Ni extractivismo ni fundamentalismo ambientalista

23 de agosto de 2013

No me creo llamado a opinar sobre la explotación petrolera en Yasuní, pues es un tema ligado a ribetes específicos que no conocemos bien quienes no habitamos permanentemente en  Ecuador.

Sin embargo, sí podemos aportar un tanto sobre los criterios a usar en la discusión que en cuanto a la contradicción entre extracción y ambientalismo se recorta a lo largo de todo el subcontinente, al menos desde  Ecuador hasta el sur de la República Argentina.

La extracción, tanto minera como petrolera, no era cuestionada hasta hace algunos años. Una concepción acrítica acerca del crecimiento económico y tecnológico llevaba a creer que era indisputable la necesidad de avanzar con la explotación, cualesquiera fueran las consecuencias ambientales de la misma, y sin atención a la gradualidad en el uso de recursos que no son renovables.

La conciencia ambientalista nos llegó desde Europa, allá por los años setenta, a nuestras clases medias ilustradas. Por cierto que existía desde hace siglos en los modos del Buen Vivir propios de los pueblos originarios del continente, modos que se revitalizaron y expresaron ante las nuevas circunstancias.

Se pasó de un extremo al otro, para ciertos grupos ambientalistas. De aceptar toda extracción, a no aceptar ninguna. De entender que el progreso tecnológico es automático y siempre bienhechor, a atacarlo globalmente y sin fisuras. Se instaló una noción de cuidado ambiental que es sana en sus principios, pero que suele no advertir que las necesidades económicas son importantes y que, si no se las atiende, se implican consecuencias notorias sobre los sectores sociales más pobres. La minería y el petróleo son decisivos en las economías latinoamericanas, por cierto que también singularmente en la de Ecuador. Un rechazo liso y llano a la explotación puede significar inconveniente económico para todos, lo cual suele afectar especialmente a aquellos que requieren el auxilio financiero activo por parte del Estado.

No existe un punto arquimédico de equilibrio; sin dudas que habrá tensiones (hoy instaladas en toda Latinoamérica en torno al tema), y que ellas son inevitables y -en cierto sentido- saludables. No podemos liquidar el ambiente como se hacía hasta hace algunos lustros; este mundo es el único que tenemos. Pero cuidado a la vez con el fundamentalismo ambientalista, al cual Borón ha dado el nombre -duro pero a la vez impactante- de pachamamismo: la problemática idea de que hay que volver a un mundo bucólico preindustrial y pastoril. Idea, por cierto, no respetada seriamente ni por quienes la plantean, ya que la agricultura y la ganadería también modifican el ambiente y la “contaminación cero” es un sueño imposible cuando se requiere del automóvil mecánico o de las cañerías de plomo para que nos llegue el agua a casa (esa agua que queremos salvaguardar de contaminación como la que podría producir la misma minería que extrae el plomo que nos la hace accesible).

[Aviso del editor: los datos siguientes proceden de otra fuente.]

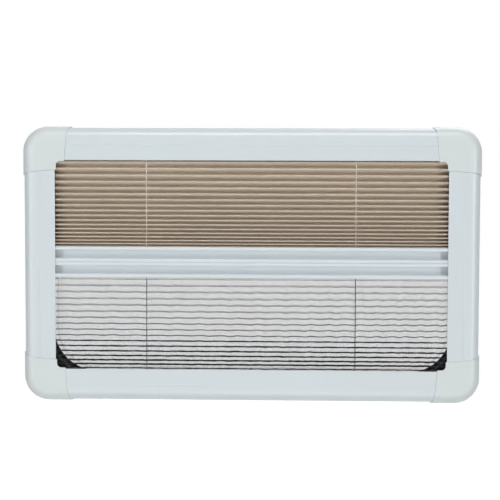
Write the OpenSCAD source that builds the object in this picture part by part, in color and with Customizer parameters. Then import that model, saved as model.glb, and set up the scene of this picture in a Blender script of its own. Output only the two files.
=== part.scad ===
// Caravan window with a pleated blind and a pleated insect screen.
// The origin is in the middle of the outer flange's bottom strip, on the face that lies on
// the outside of the wall. +Z is up, +X is to the right seen from inside the vehicle,
// and the inside of the vehicle is towards -Y.

/* [Wall] */
// Width of the cut-out in the wall
cutout_w = 700; // [620:10:900]
// Height of the cut-out in the wall
cutout_h = 400; // [340:10:560]
// Corner radius of the cut-out
cutout_r = 90; // [70:1:105]
// Thickness of the wall between the outer flange and the trim
wall_t = 26; // [23:1:34]

/* [Outer frame] */
// Overlap of the outer flange on the wall
flange_overlap = 20; // [14:1:26]
// Thickness of the outer flange
flange_t = 4; // [3:0.5:6]
// Wall thickness of the sleeve that lines the cut-out
sleeve_t = 14; // [12:1:16]
// Step of the flange inside the sleeve, which carries the pane
sill_step = 4; // [3:1:8]
// Gap between the sleeve and the cut-out
sleeve_gap = 1; // [0.5:0.5:2]

/* [Pane] */
// Width of the flange left bare around the pane
pane_border = 12; // [8:1:16]
// Thickness of the outer acrylic sheet
pane_outer_t = 3; // [2:0.5:4]
// Thickness of the formed inner acrylic sheet
pane_inner_t = 1.5; // [1:0.5:2]
// Depth of the formed inner sheet behind its rim
pane_dish = 12; // [8:1:16]
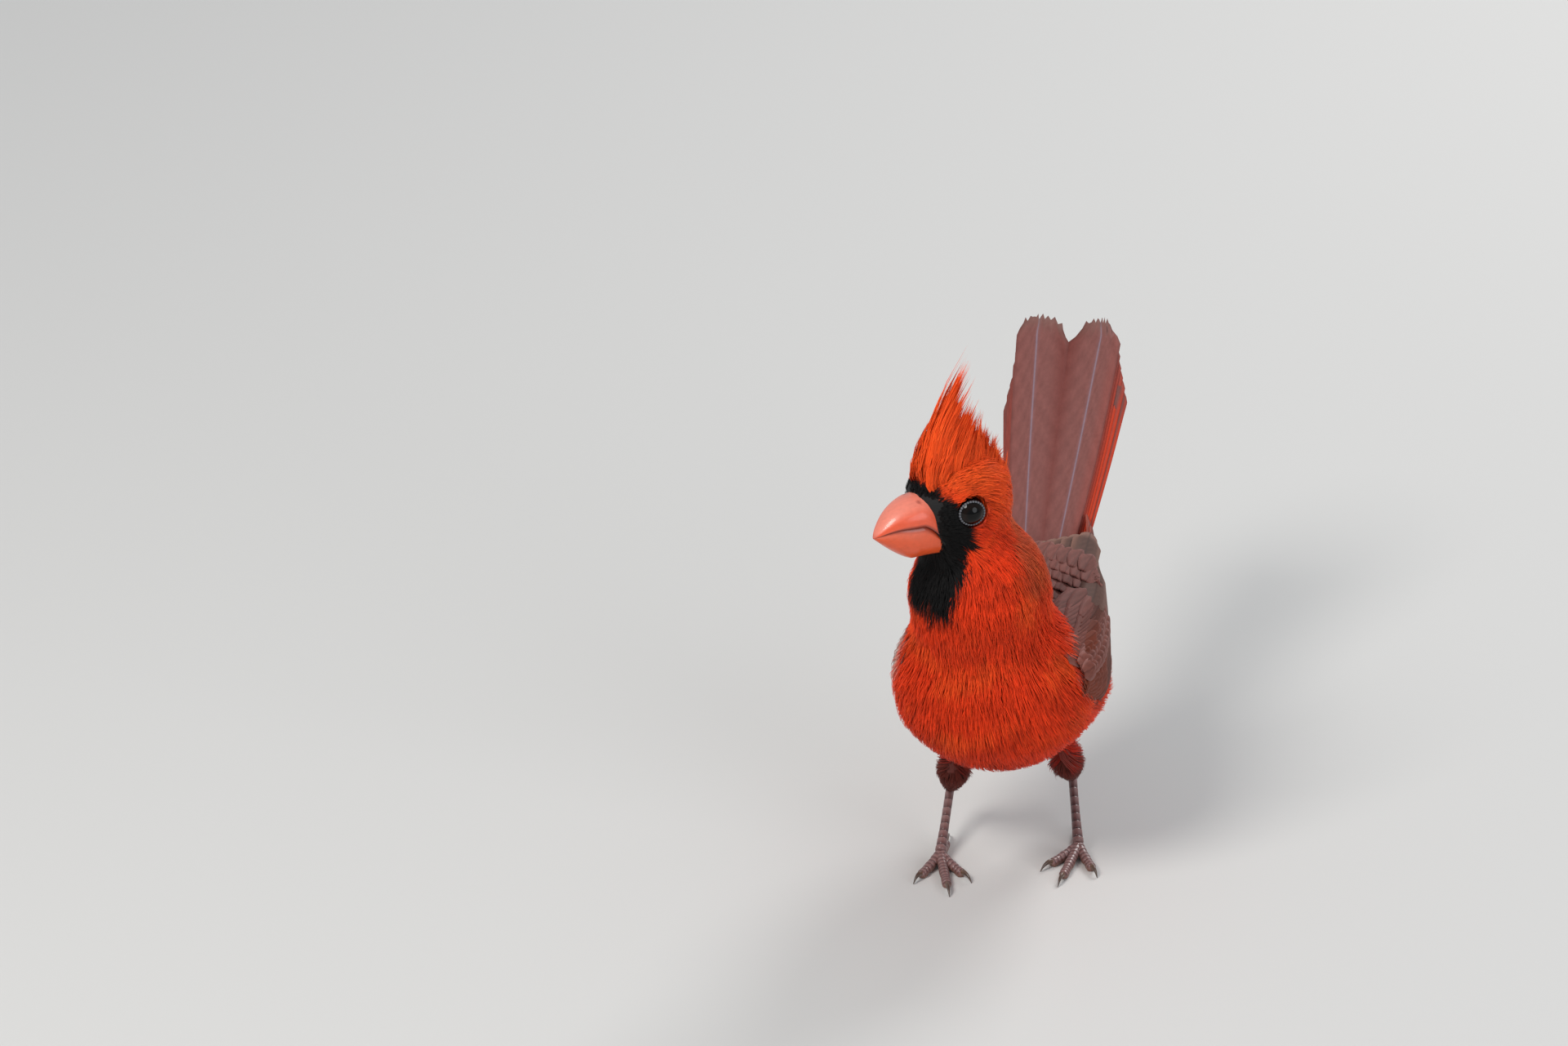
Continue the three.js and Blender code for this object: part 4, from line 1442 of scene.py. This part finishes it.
def claw_part(leg, turn, length, size):
    start, reach = length + 0.2, CLAW_LENGTH * size
    reaches = [start - 0.4, start + reach * 0.3, start + reach * 0.7, start + reach]
    line = toe_line(leg, turn, reaches, [1.25, 1.95, 1.5, 0.25])

    def radius(s, angle):
        thick = 0.92 * (1 - s) ** 0.8 + 0.07
        return thick * (1 - 0.25 * np.abs(np.cos(angle))) * end_round(s, 0.06, 0.02)

    def colour(s, angle):
        horn = mix(CLAW_BASE, CLAW_BROWN, ramp(s, 0.1, 0.6))
        return horn * (1 + 0.15 * np.sin(angle * 4 + s * 20))[..., None]

    return tube(line, radius, 40, 16, colour)


def make_legs():
    scaly = surface_material("leg_look", 0.42, 2600, 0.00006, vary=0.18, coat=0.25)
    horn = surface_material("claw_look", 0.3, 1500, 0.00003, vary=0.15, coat=0.3)
    for name, leg in LEGS.items():
        parts = [shank_part(leg)] + [toe_part(leg, turn, length) for turn, length, _ in TOES.values()]
        piece = make_mesh("leg_scales_" + name, *join_parts(parts))
        finish_piece(piece, scaly, "leg_skin", "tarsus_" + name, *(f"toe_{toe}_{name}" for toe in TOES))
        for toe, (turn, length, size) in TOES.items():
            claw = make_mesh(f"claw_horn_{toe}_{name}", *claw_part(leg, turn, length, size))
            finish_piece(claw, horn, "claw_horn", f"claw_{toe}_{name}")


# Floor, lights and camera


FLOOR_HALF = 4.0


def plain_material(name, colour, roughness):
    material = bpy.data.materials.new(name)
    material.use_nodes = True
    shader = material.node_tree.nodes["Principled BSDF"]
    shader.inputs["Base Color"].default_value = (*colour, 1)
    shader.inputs["Roughness"].default_value = roughness
    return material


def make_floor():
    mesh = bpy.data.meshes.new("floor")
    corners = [(x * FLOOR_HALF, y * FLOOR_HALF, 0) for x, y in ((-1, -1), (1, -1), (1, 1), (-1, 1))]
    mesh.from_pydata(corners, [], [(0, 1, 2, 3)])
    mesh.materials.append(plain_material("floor_look", FLOOR_GREY, 0.7))
    add_object("floor", mesh)


def area_light(name, place, aim, size, power, colour=(1, 1, 1)):
    light = bpy.data.lights.new(name, "AREA")
    light.shape = "DISK"
    light.size = size
    light.energy = power
    light.color = colour
    lamp = add_object(name, light)
    lamp.location = place
    lamp.rotation_euler = (Vector(aim) - Vector(place)).to_track_quat("-Z", "Y").to_euler()


def make_light():
    world = bpy.data.worlds.new("studio")
    world.use_nodes = True
    world.node_tree.nodes["Background"].inputs["Color"].default_value = (0.83, 0.88, 0.95, 1)
    world.node_tree.nodes["Background"].inputs["Strength"].default_value = 0.42
    bpy.context.scene.world = world
    middle = (0, 0, 0.07)
    area_light("key", (-0.55, -0.75, 1.05), middle, 0.55, 11.0, (1, 0.98, 0.95))
    area_light("fill", (0.9, -0.7, 0.55), middle, 0.8, 4.0, (0.93, 0.96, 1))
    area_light("rim", (0.35, 0.95, 0.8), middle, 0.5, 7.0)
    view = bpy.context.scene.view_settings
    view.view_transform = "Standard"
    view.look = "None"


def make_camera():
    """The photograph's view: the ground point falls on its pixel, at the photograph's scale."""
    a, e = CAMERA_AZIMUTH, CAMERA_ELEVATION
    right = np.array([math.cos(a), math.sin(a), 0])
    back = np.array([math.sin(a) * math.cos(e), -math.cos(a) * math.cos(e), math.sin(e)])
    up = np.cross(back, right)
    aside = (GROUND_PIXEL_X - IMAGE_WIDTH / 2) / PIXELS_PER_MM
    below = (GROUND_PIXEL_Y - IMAGE_HEIGHT / 2) / PIXELS_PER_MM
    place = to_row(-aside * right + below * up + CAMERA_DISTANCE * back)
    lens = bpy.data.cameras.new("camera")
    lens.sensor_width = SENSOR
    lens.lens = PIXELS_PER_MM * CAMERA_DISTANCE / IMAGE_WIDTH * SENSOR
    lens.clip_start = 0.05
    lens.clip_end = 50
    camera = add_object("camera", lens)
    turn = Matrix((right, up, back)).transposed().to_4x4()
    camera.matrix_world = Matrix.Translation(place) @ turn
    bpy.context.scene.camera = camera


def main():
    make_camera()
    make_light()
    make_floor()
    skin, points = make_skin()
    surface = Surface(skin, points)
    feather = surface_material("barb_look", 0.58, 500, 0.00002, vary=0.06, sheen=0.02, specular=0.14)
    grow_coat(surface, feather)
    grow_crest(feather, surface)
    make_bill()
    make_eyes()
    make_tail()
    make_wings(surface)
    make_legs()


main()
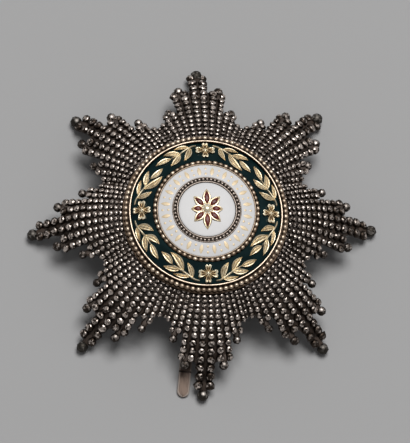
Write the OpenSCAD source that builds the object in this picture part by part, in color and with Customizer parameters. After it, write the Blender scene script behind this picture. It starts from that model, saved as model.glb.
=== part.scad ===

Tendremos, entonces, que sostenernos en la polémica de cuánto es el beneficio económico y cuánto el perjuicio ambiental en cada caso, tener en cuenta a los diferentes actores (que nunca son solo los pobladores locales, pues el efecto económico es de carácter nacional, si bien esos pobladores pueden tener una voz calificada en el tema) y buscar soluciones lo más salomónicas que quepa. Jamás será fácil, pero al menos podría ser un adelanto salir -para los casos en que así sea- de la instalación en los dos polos extremos de esta tensión que recorre, sobre todo, el cordón cordillerano y andino de nuestra América.